▶ [Exercise description] Only the lines from the one containing "0, 0), (0, 0, 0))" through the end of the data below should be copied, each exactly as written and with both ends kept.

-=-=-

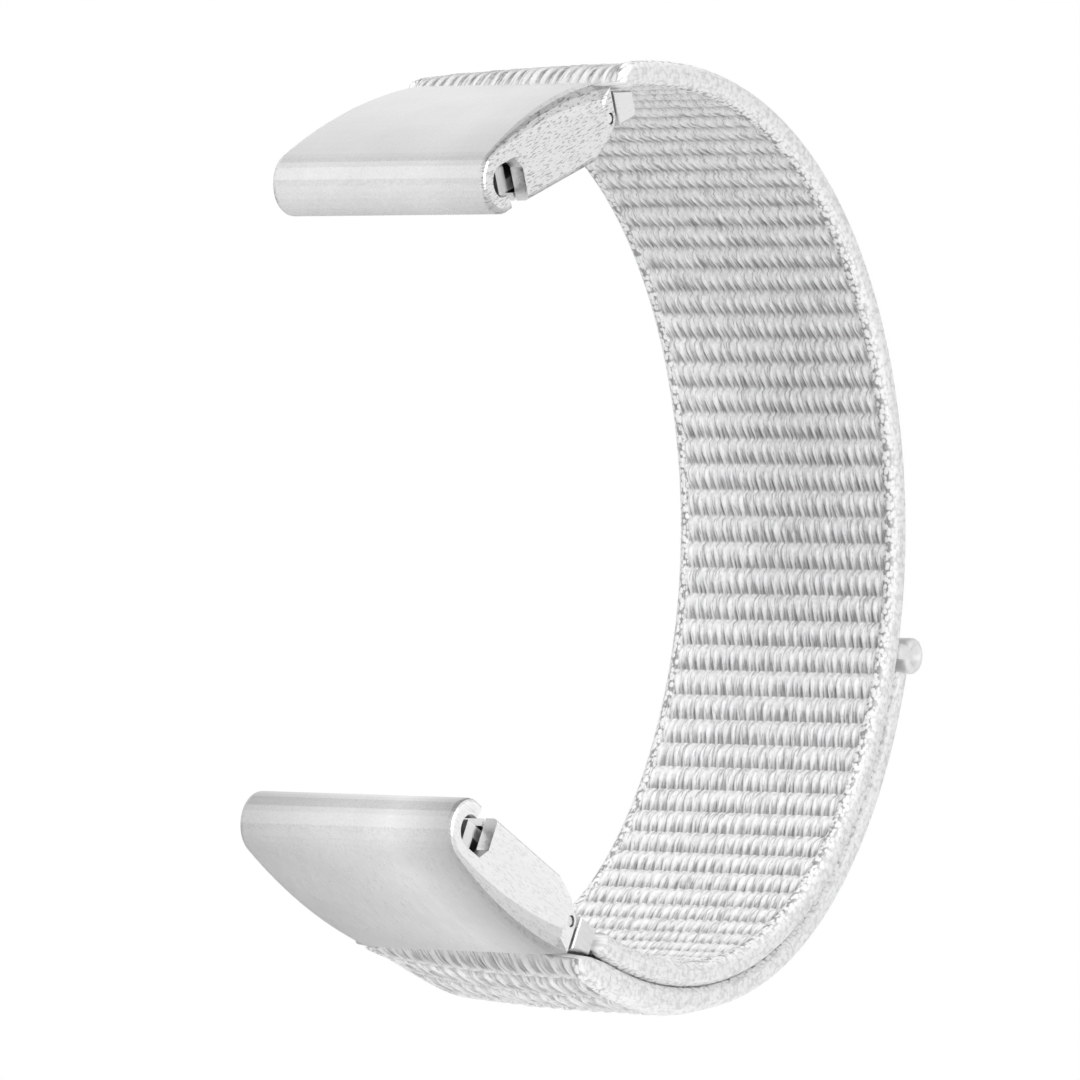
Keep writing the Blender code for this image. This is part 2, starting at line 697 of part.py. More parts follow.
def make_end_link(name, frame):
    """The ears flush with the flanges, their tongues round the spring bar, and the cloth bar."""
    rear = LINK_BAR_ALONG + LINK_BAR_RADIUS + EAR_REAR_WALL
    ear = [
        (EAR_FRONT, -EAR_BOTTOM),
        (rear, -EAR_BOTTOM),
        (rear, EAR_TOP_REAR),
        (EAR_FRONT, EAR_TOP_FRONT),
    ]
    ear_inner = TONGUE_INNER + TONGUE_STEP
    tongue = arc((0, 0), TONGUE_EYE_RADIUS, 330, 30, SHELL_STEPS)
    tongue = [(LINK_BAR_ALONG, -TONGUE_HEIGHT)] + tongue + [(LINK_BAR_ALONG, TONGUE_HEIGHT)]
    rounds = [EAR_EDGE_BEVEL] * len(ear)
    link = make_object(name, prism(ear, ear_inner, SHELL_HALF, rounds), STEEL, frame)
    bar = [(-ear_inner - TONGUE_STEP, LINK_BAR_RADIUS), (ear_inner + TONGUE_STEP, LINK_BAR_RADIUS)]
    joined = [
        make_tool("left_ear_tool", prism(ear, -SHELL_HALF, -ear_inner, rounds), frame),
        make_tool("right_tongue_tool", prism(tongue, TONGUE_INNER, TONGUE_OUTER), frame),
        make_tool("left_tongue_tool", prism(tongue, -TONGUE_OUTER, -TONGUE_INNER), frame),
        make_tool("link_bar_tool", turned(bar, (0, LINK_BAR_ALONG, LINK_BAR_RISE), (1, 0, 0)), frame),
    ]
    apply_tools(link, "UNION", [joined[1], joined[3], joined[2], joined[0]])
    reach = [(-SHELL_HALF, TIP_HOLE_RADIUS), (SHELL_HALF, TIP_HOLE_RADIUS)]
    hole = make_tool("link_hole_tool", turned(reach, (0, 0, 0), (1, 0, 0)), frame)
    apply_tools(link, "DIFFERENCE", [hole])


def make_spring_bar(end_name, frame, sides):
    """The tube, its two sliding tips and the spring between them."""
    tube = [
        (-TUBE_HALF, BAR_TUBE_BORE),
        (-TUBE_HALF, BAR_TUBE_RADIUS),
        (TUBE_HALF, BAR_TUBE_RADIUS),
        (TUBE_HALF, BAR_TUBE_BORE),
    ]
    make_object(end_name + "_bar_tube", turned(tube, (0, 0, 0), (1, 0, 0), True), STEEL, frame)
    shank_out = TUBE_HALF + TIP_SHANK_OUT
    tip = [
        (shank_out - TIP_SHANK_LENGTH, TIP_SHANK_RADIUS),
        (shank_out, TIP_SHANK_RADIUS),
        (shank_out, TIP_RADIUS),
        (SHELL_HALF - TIP_RECESS, TIP_RADIUS),
    ]
    for side, side_name in sides:
        form = turned(tip, (0, 0, 0), (side, 0, 0))
        make_object(end_name + "_bar_tip_" + side_name, form, STEEL, frame)
    reach = shank_out - TIP_SHANK_LENGTH - SPRING_END_GAP - BAR_SPRING_WIRE
    make_spring(end_name + "_bar_spring", (-reach, 0, 0), (1, 0, 0), 2 * reach, BAR_SPRING_RADIUS,
                BAR_SPRING_WIRE, BAR_SPRING_TURNS, DARK_STEEL, frame)


def make_latch(end_name, frame, sides):
    """The slide that closes the claw, with its finger pad and its two springs."""
    tip = -LUG_TO_PIN + LUG_BAR_RADIUS + LATCH_CLEARANCE
    floor = -LATCH_BOTTOM + LATCH_FLOOR_THICKNESS
    outline = [
        (tip, -LATCH_BOTTOM),
        (-LATCH_REAR, -LATCH_BOTTOM),
        (-LATCH_REAR, LATCH_TOP),
        (-LATCH_REAR - LATCH_WALL, LATCH_TOP),
        (-LATCH_REAR - LATCH_WALL, floor),
        (tip + LATCH_TIP_LENGTH, floor),
        (tip + LATCH_TIP_LENGTH, LATCH_TOP),
        (tip, LATCH_TOP),
    ]
    latch_half = ROOM_HALF - LATCH_SIDE_GAP
    form = prism(outline, -latch_half, latch_half)
    slide = make_object(end_name + "_latch_slide", form, DARK_STEEL, frame)
    under = -LATCH_BOTTOM - PAD_DEPTH
    pitch = (PAD_FRONT - PAD_REAR) / PAD_RIDGES
    pad = [(-PAD_REAR, floor), (-PAD_FRONT, floor), (-PAD_FRONT, under)]
    for k in range(PAD_RIDGES):
        crest = -PAD_FRONT + pitch * k
        pad.append((crest + pitch / 2, under))
        pad.append((crest + pitch, under + PAD_RIDGE_DEPTH))
        if k < PAD_RIDGES - 1:
            pad.append((crest + pitch, under))
    pad_tool = make_tool("finger_pad_tool", prism(pad, -PAD_HALF_WIDTH, PAD_HALF_WIDTH), frame)
    apply_tools(slide, "UNION", [pad_tool])
    start = -LATCH_REAR + SPRING_END_GAP + LATCH_SPRING_WIRE
    length = LATCH_REAR - BLOCK_FRONT - 2 * (SPRING_END_GAP + LATCH_SPRING_WIRE)
    for side, side_name in sides:
        place = (side * LATCH_SPRING_SPREAD, start, -LATCH_SPRING_DROP)
        make_spring(end_name + "_latch_spring_" + side_name, place, (0, 1, 0), length,
                    LATCH_SPRING_RADIUS, LATCH_SPRING_WIRE, LATCH_SPRING_TURNS, DARK_STEEL, frame)


def make_cover(end_name, frame, sides):
    """The plate that holds the latch in, with its window, and its two screws."""
    bottom = -COVER_TOP - COVER_THICKNESS
    outline = [
        (-COVER_FRONT, bottom),
        (-COVER_REAR, bottom),
        (-COVER_REAR, -COVER_TOP),
        (-COVER_FRONT, -COVER_TOP),
    ]
    cover_half = ROOM_HALF - COVER_SIDE_GAP
    form = prism(outline, -cover_half, cover_half)
    cover = make_object(end_name + "_latch_cover", form, STEEL, frame)
    window_half = PAD_HALF_WIDTH + LATCH_CLEARANCE
    window_rear = -PAD_REAR + LATCH_TRAVEL + LATCH_CLEARANCE
    window = [
        (-PAD_FRONT - LATCH_CLEARANCE, bottom - OVERRUN),
        (window_rear, bottom - OVERRUN),
        (window_rear, -COVER_TOP + OVERRUN),
        (-PAD_FRONT - LATCH_CLEARANCE, -COVER_TOP + OVERRUN),
    ]
    tools = [make_tool("window_tool", prism(window, -window_half, window_half), frame)]
    seat = SCREW_HEAD_HEIGHT + COVER_SEAT_GAP
    head_room = SCREW_HEAD_RADIUS + SCREW_CLEARANCE
    shank_room = SCREW_SHANK_RADIUS + SCREW_CLEARANCE
    bore = [(-OVERRUN, head_room), (seat, head_room), (seat, shank_room), (OVERRUN, shank_room)]
    screw = [
        (0, SCREW_HEAD_RADIUS),
        (SCREW_HEAD_HEIGHT, SCREW_HEAD_RADIUS),
        (SCREW_HEAD_HEIGHT, SCREW_SHANK_RADIUS),
        (SCREW_LENGTH, SCREW_SHANK_RADIUS),
    ]
    groove = [
        (-SCREW_SLOT_WIDTH / 2, -SCREW_HEAD_RADIUS),
        (SCREW_SLOT_WIDTH / 2, -SCREW_HEAD_RADIUS),
        (SCREW_SLOT_WIDTH / 2, SCREW_HEAD_RADIUS),
        (-SCREW_SLOT_WIDTH / 2, SCREW_HEAD_RADIUS),
    ]
    for side, side_name in sides:
        place = (side * SCREW_PLACE, -SCREW_ALONG, bottom)
        tools.append(make_tool("screw_seat_tool", turned(bore, place, (0, 0, 1)), frame))
        axis_name = end_name + "_cover_screw_" + side_name
        made = make_object(axis_name, turned(screw, place, (0, 0, 1)), DARK_STEEL, frame)
        slot = [(x + place[0], p + place[1]) for x, p in groove]
        slot_form = upright_prism(slot, bottom - OVERRUN, bottom + SCREW_SLOT_DEPTH)
        apply_tools(made, "DIFFERENCE", [make_tool("screw_slot_tool", slot_form, frame)])
    apply_tools(cover, "DIFFERENCE", tools)


def make_connector(end_name, end):
    """One connector with its end link, in a frame at its spring bar."""
    spin = 0.0 if end == 1 else math.pi
    rotation = (math.radians(CONNECTOR_TILT_DEGREES), spin, 0)
    frame = make_empty(end_name + "_spring_bar_axis", (0, *at_pin(end, 0, 0)), rotation)
    sides = ((end, "right"), (-end, "left"))
    make_shell(end_name + "_shell", frame)
    make_end_link(end_name + "_end_link", frame)
    make_spring_bar(end_name, frame, sides)
    make_latch(end_name, frame, sides)
    make_cover(end_name, frame, sides)


wrist = make_empty("wrist_centre", (0, 0, 0), (0, 0, 0))
make_band(wrist)
make_tail(wrist)
make_connector("upper", 1)
make_connector("lower", -1)
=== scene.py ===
"""Looks of a woven nylon watch strap with a brushed steel connector at each end.

The cloth is drawn as real relief: the strip of the CAD model is swept again with the ribs and rows
of the weave on both of its faces. Lengths here are in millimetres until a mesh is made.
"""
import json
import math

import bmesh
import bpy
import numpy as np
from mathutils import Matrix, Vector

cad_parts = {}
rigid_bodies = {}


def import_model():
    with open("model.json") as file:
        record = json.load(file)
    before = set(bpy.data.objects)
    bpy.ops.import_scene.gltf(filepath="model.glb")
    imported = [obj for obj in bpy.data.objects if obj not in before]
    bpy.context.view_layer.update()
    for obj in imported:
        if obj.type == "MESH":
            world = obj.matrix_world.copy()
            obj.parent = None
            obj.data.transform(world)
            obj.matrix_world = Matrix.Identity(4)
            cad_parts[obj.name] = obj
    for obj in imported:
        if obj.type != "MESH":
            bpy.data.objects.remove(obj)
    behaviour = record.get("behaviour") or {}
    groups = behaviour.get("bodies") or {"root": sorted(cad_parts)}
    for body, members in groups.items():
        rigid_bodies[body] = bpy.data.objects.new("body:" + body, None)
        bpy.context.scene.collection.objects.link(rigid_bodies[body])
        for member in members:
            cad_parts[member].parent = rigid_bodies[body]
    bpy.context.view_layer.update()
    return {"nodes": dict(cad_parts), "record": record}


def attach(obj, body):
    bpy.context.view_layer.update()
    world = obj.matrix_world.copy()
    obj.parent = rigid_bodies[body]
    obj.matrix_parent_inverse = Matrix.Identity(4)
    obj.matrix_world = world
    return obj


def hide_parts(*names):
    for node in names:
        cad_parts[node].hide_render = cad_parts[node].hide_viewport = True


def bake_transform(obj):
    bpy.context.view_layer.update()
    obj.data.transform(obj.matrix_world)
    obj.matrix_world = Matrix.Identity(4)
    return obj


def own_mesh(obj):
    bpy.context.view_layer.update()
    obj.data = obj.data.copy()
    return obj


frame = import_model()

MM = 0.001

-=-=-

▶ [Written solution]
wrist = make_empty("wrist_centre", (0, 0, 0), (0, 0, 0))
make_band(wrist)
make_tail(wrist)
make_connector("upper", 1)
make_connector("lower", -1)
=== scene.py ===
"""Looks of a woven nylon watch strap with a brushed steel connector at each end.

The cloth is drawn as real relief: the strip of the CAD model is swept again with the ribs and rows
of the weave on both of its faces. Lengths here are in millimetres until a mesh is made.
"""
import json
import math

import bmesh
import bpy
import numpy as np
from mathutils import Matrix, Vector

cad_parts = {}
rigid_bodies = {}


def import_model():
    with open("model.json") as file:
        record = json.load(file)
    before = set(bpy.data.objects)
    bpy.ops.import_scene.gltf(filepath="model.glb")
    imported = [obj for obj in bpy.data.objects if obj not in before]
    bpy.context.view_layer.update()
    for obj in imported:
        if obj.type == "MESH":
            world = obj.matrix_world.copy()
            obj.parent = None
            obj.data.transform(world)
            obj.matrix_world = Matrix.Identity(4)
            cad_parts[obj.name] = obj
    for obj in imported:
        if obj.type != "MESH":
            bpy.data.objects.remove(obj)
    behaviour = record.get("behaviour") or {}
    groups = behaviour.get("bodies") or {"root": sorted(cad_parts)}
    for body, members in groups.items():
        rigid_bodies[body] = bpy.data.objects.new("body:" + body, None)
        bpy.context.scene.collection.objects.link(rigid_bodies[body])
        for member in members:
            cad_parts[member].parent = rigid_bodies[body]
    bpy.context.view_layer.update()
    return {"nodes": dict(cad_parts), "record": record}


def attach(obj, body):
    bpy.context.view_layer.update()
    world = obj.matrix_world.copy()
    obj.parent = rigid_bodies[body]
    obj.matrix_parent_inverse = Matrix.Identity(4)
    obj.matrix_world = world
    return obj


def hide_parts(*names):
    for node in names:
        cad_parts[node].hide_render = cad_parts[node].hide_viewport = True


def bake_transform(obj):
    bpy.context.view_layer.update()
    obj.data.transform(obj.matrix_world)
    obj.matrix_world = Matrix.Identity(4)
    return obj


def own_mesh(obj):
    bpy.context.view_layer.update()
    obj.data = obj.data.copy()
    return obj


frame = import_model()

MM = 0.001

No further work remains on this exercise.